There are some who say that Atlanta cannot be considered a great team, or the Braves' Bobby Cox a great manager, if they can squeeze only one world championship out of eight consecutive first-place finishes. They forget that the Orioles' Earl Weaver, generally acknowledged to be the best manager of the post-expansion era, pulled only one championship out of six firsts, and he never had to chain-smoke his way through three rounds of play-offs. Cox could have retired last Friday and history would recognize him as the outstanding manager that he is.
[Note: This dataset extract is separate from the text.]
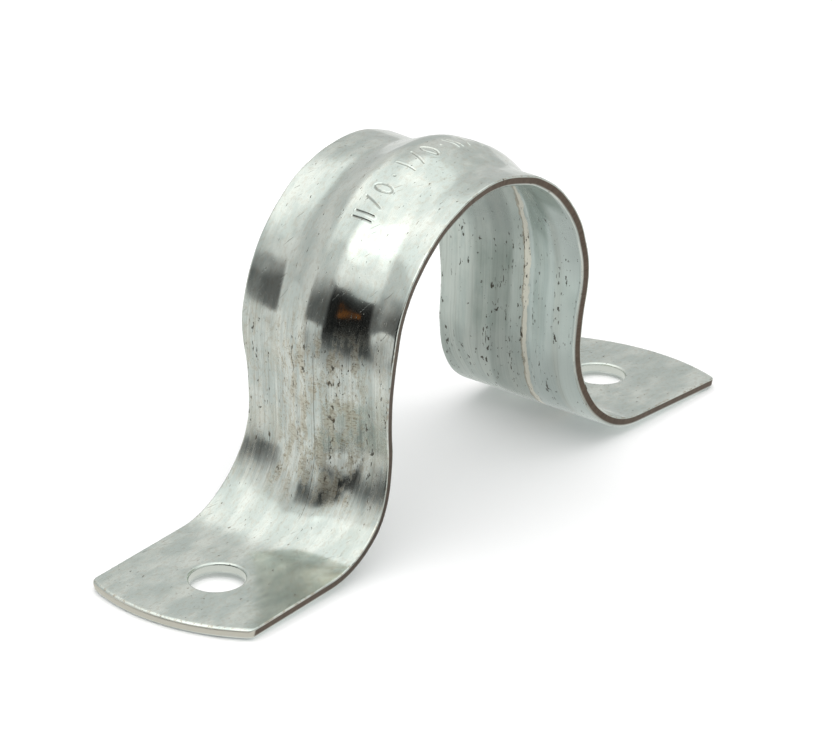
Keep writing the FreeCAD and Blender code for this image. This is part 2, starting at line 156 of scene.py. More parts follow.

Like Weaver's, Cox's success--Atlanta's success--has been built on three foundations: starting pitching, starting pitching and starting pitching. Like Weaver, Cox has excelled at identifying four strong arms and keeping all of them healthy. Pitching coach Leo Mazzone, who has been at Cox's side for the entire decade, says, "Pitchers are cared for here." Other teams, he says, "blame their pitchers--'Oh, we lost it on our pitching.' Those are the teams that won't be in a World Series anytime soon." Seven of the past eight National League Cy Young Awards sit on Atlanta mantelpieces, which is not only unprecedented but nearly unfair.
Pitching is what brought the Yankees to their showdown with the Braves. At their best, the Yankees' somewhat aged starters--the thirtysomethings David Cone and Roger Clemens, the 27-year-old Andy Pettitte and the your-guess-is-as-good-as-his Orlando ("El Duque") Hernandez--almost match up with Atlanta's foursome of Greg Maddux, John Smoltz, Kevin Millwood and Tom Glavine. The rest of the Yankee team is more balanced and more powerful than the Braves. And while Atlanta does have a snorting, 225-lb. alpha male lefthander, John Rocker, in the bullpen, the Yankees can turn to the impeccable Mariano Rivera, whose career post-season record--28 games, two runs allowed--enables New York manager Joe Torre to maintain his equanimity. And it's Torre's almost preternatural calm that keeps the players happy, which keeps the Yankees winning, which keeps George Steinbrenner out of the picture, which keeps Torre in his job.